Ekman is not the pompous kind of writer who will demand that her characters engage in sophomoric conversations about the essential goodness of humankind or the nature of evil. She does, however, have an understanding of the causes of what we call evil, and those looking for ideas in her writing will find them. Her ideas, however, are to be found in the way her characters live more than in what they say: in the secrets they hide that they should not, in the secrets they try to keep hidden but cannot, and in the sometimes tragic and sometimes merely frustrating confusion that results when too many people are trying too hard to protect these secrets.
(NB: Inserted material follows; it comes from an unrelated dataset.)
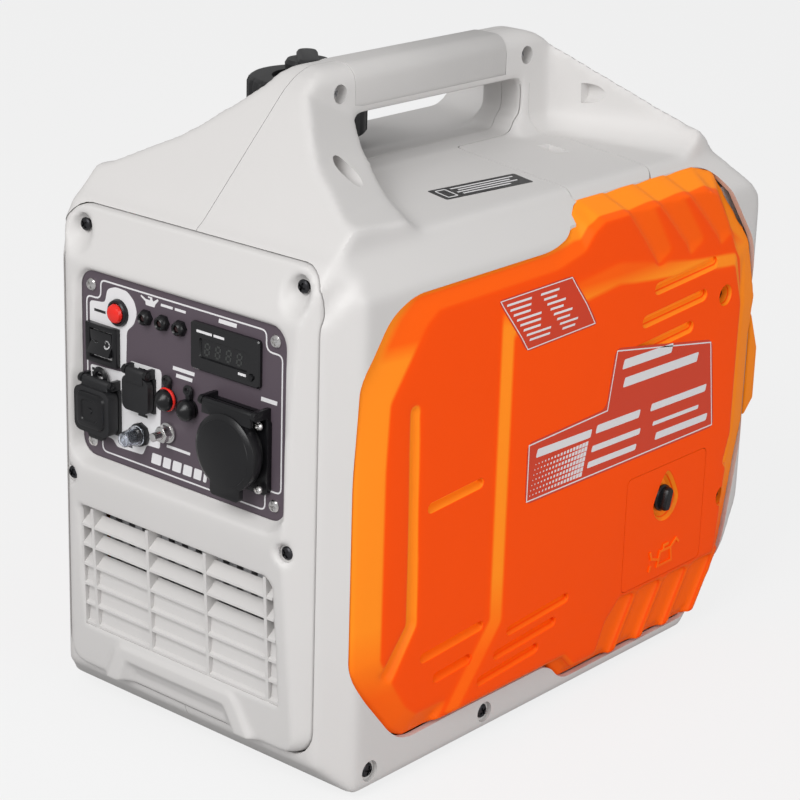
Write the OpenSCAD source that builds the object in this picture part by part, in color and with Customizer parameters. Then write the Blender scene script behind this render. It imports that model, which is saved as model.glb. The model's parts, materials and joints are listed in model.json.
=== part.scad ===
// Suitcase-style portable inverter generator.
// Frame: +X is the oil-door side, -Y is the control panel, +Z is up.
// The origin lies on the ground under the middle of the body.

/* [Body] */
// Width across the two grey half shells
body_w = 274; // [268:1:290]
// Distance from the origin to the front of the half shells
body_front = 240; // [236:1:250]
// Distance from the origin to the rear face
body_rear = 244; // [240:1:256]
// Height of the underside of the shells
base_z = 5; // [4:0.5:8]
// Height of the deck at its outer edge
deck_z = 374; // [370:1:384]
// Rise of the deck at the middle seam
deck_crown = 12; // [8:1:14]
// Wall of the moulded shells and covers
wall = 3; // [2.5:0.1:3.5]
// Radius of the upright corners of the shells
corner_r = 24; // [18:1:28]
// Width of the bevel along the deck's outer edge
deck_bevel_w = 22; // [16:1:26]
// Height of the bevel along the deck's outer edge
deck_bevel_h = 29; // [24:1:34]

/* [Handle] */
// Height of the top of the handle
handle_top = 458.5; // [450:0.5:470]
// Width of the handle bar
handle_w = 39; // [34:1:44]
// Thickness of the handle bar from top to bottom
bar_h = 34; // [30:1:38]
// Front end of the hand gap
gap_front = -112; // [-118:1:-104]
// Rear end of the hand gap
gap_rear = 66; // [58:1:72]
// Length of the rubber grip sleeve
grip_len = 160; // [120:1:166]
// Thickness of the grip sleeve
grip_t = 2.2; // [1.8:0.1:2.8]
// Radius of the hollow that sweeps down from each post
sweep_r = 85; // [78:1:90]
// Turn of that hollow, seen from above
sweep_turn = 7; // [4:1:12]

// Where the front post's foot runs out on the deck
foot_front = -71; // [-78:1:-64]
// Radius of the front post's hollow foot
foot_front_r = 80; // [60:1:84]
// Where the rear post's foot runs out on the deck
foot_rear = 105; // [103:1:112]
// Radius of the rear post's hollow foot
foot_rear_r = 26; // [22:1:36]
// Turn of the hollow's front arc, away from straight across
foot_turn = 30; // [20:1:34]

/* [Front cover] */
// Half width of the front cover
cover_half = 117; // [112:1:119]
// Lower edge of the front cover
cover_z0 = 32; // [28:1:40]
// Upper edge of the front cover
cover_z1 = 365; // [360:1:368]
// Width of the control panel
panel_w = 190; // [180:1:194]
// Height of the control panel
panel_h = 131; // [126:1:134]
// Lower edge of the control panel
panel_z0 = 193; // [188:1:196]
// Thickness of the control panel
panel_t = 2.5; // [2:0.1:3]
// Outer face of the control panel, in front of the origin
panel_y = 243; // [241:0.5:244]
// Number of rows of louvres in the grille
grille_rows = 7; // [4:1:8]
// Pitch of the louvre rows
grille_pitch = 12.4; // [12:0.1:13]
// Height of one louvre slit
grille_slit = 6; // [4:0.5:8]

/* [Side covers] */
// How far the side cover stands out of the shell
cover_out = 2.5; // [2:0.5:4]
// Extra height of the raised field on the side cover
field_out = 3; // [2:0.5:4]
// Width of the bevelled rim at the front of the side cover
rim_front = 26; // [18:1:30]
// Width of the bevelled rim at the top of the side cover
rim_top = 14; // [10:1:18]
// Depth of the seat that the side cover sits in
seat_depth = 6; // [5:0.5:8]
// Lower edge of the oil door
door_z0 = 62; // [58:1:66]
// Height of the oil door
door_h = 89; // [80:1:94]
// Front edge of the oil door
door_y0 = 69; // [66:1:74]
// Length of the oil door
door_l = 94; // [84:1:98]
// Radius of the oil door's latch knob
latch_r = 9; // [7:0.5:11]

/* [Fuel cap] */
// Radius of the fuel cap
cap_r = 42.8; // [38:0.2:44]
// Height of the top of the fuel cap
cap_top = 431; // [426:1:436]
// Distance of the fuel cap from the middle seam
cap_x = 70; // [68:1:74]
// Position of the fuel cap along the body
cap_y = -52; // [-60:1:-44]
// Radius of the tank's filler neck
neck_r = 26; // [22:0.5:28]

/* [Engine] */
// Position of the crankshaft along the body
crank_y = 85; // [80:1:90]
// Height of the crankshaft
crank_z = 140; // [136:1:146]
// Radius of the crankshaft
crank_r = 10; // [8:0.5:12]
// Outer radius of the flywheel rotor
rotor_r = 58; // [54:1:62]
// Outer radius of the stator
stator_r = 46; // [40:1:48]
// Number of fan blades
fan_blades = 12; // [6:1:16]
// Number of cylinder cooling fins
fin_count = 7; // [4:1:8]
// Width of the cooling fins
fin_w = 92; // [80:1:96]
// Radius of the recoil starter's pulley
pulley_r = 46; // [40:1:48]
// Length of starter rope that slides out with the grip
rope_len = 96; // [80:1:100]
// Diameter of the starter rope
rope_d = 4; // [3:0.5:5]

/* [Feet and fasteners] */
// Radius of the rubber feet
foot_r = 15; // [12:1:18]
// Height of the rubber feet
foot_h = 8; // [7:0.5:10]
// Radius of a screw shank
screw_r = 2; // [1.6:0.1:2.4]
// Radius of a screw head
head_r = 4.4; // [4:0.1:5]
// Radius of the pocket round a deep screw
pocket_r = 6.5; // [6:0.1:7]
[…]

Although Blackwater is Ekman’s first novel to appear in English, it is her seventeenth novel overall, and the dust jacket lists a number of prestigious awards she has won for writing them. Judging her work on the basis of this engaging sample, it is easy to see why she has been so successful. She is a careful, artistic novelist in full command of her craft who has taken the outrage of murder as her subject matter, but who gives away almost nothing to the expectations of the murder mystery genre.
Sources for Further Study
Booklist. XCII, December 15, 1995, p. 667.
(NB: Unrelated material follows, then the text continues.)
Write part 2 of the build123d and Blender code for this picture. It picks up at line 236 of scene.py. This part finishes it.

Bookwatch. XVII, March, 1996, p. 5.
New Statesman and Society. VIII, April 21, 1995, p. 37.
The New York Times Book Review. CI, March 17, 1996, p. 24.
The New Yorker. LXXII, June 17, 1996, p. 100.
The Observer. April 23, 1995, p. 20.
Publishers Weekly. CCXLII, December 4, 1995, p. 51.
Twin Cities Reader. XXII, January 31, 1996, p. 20.
The Washington Post Book World. XXVI, March 3, 1996, p. 9.
The Women’s Review of Books. XIII, July, 1996, p. 38.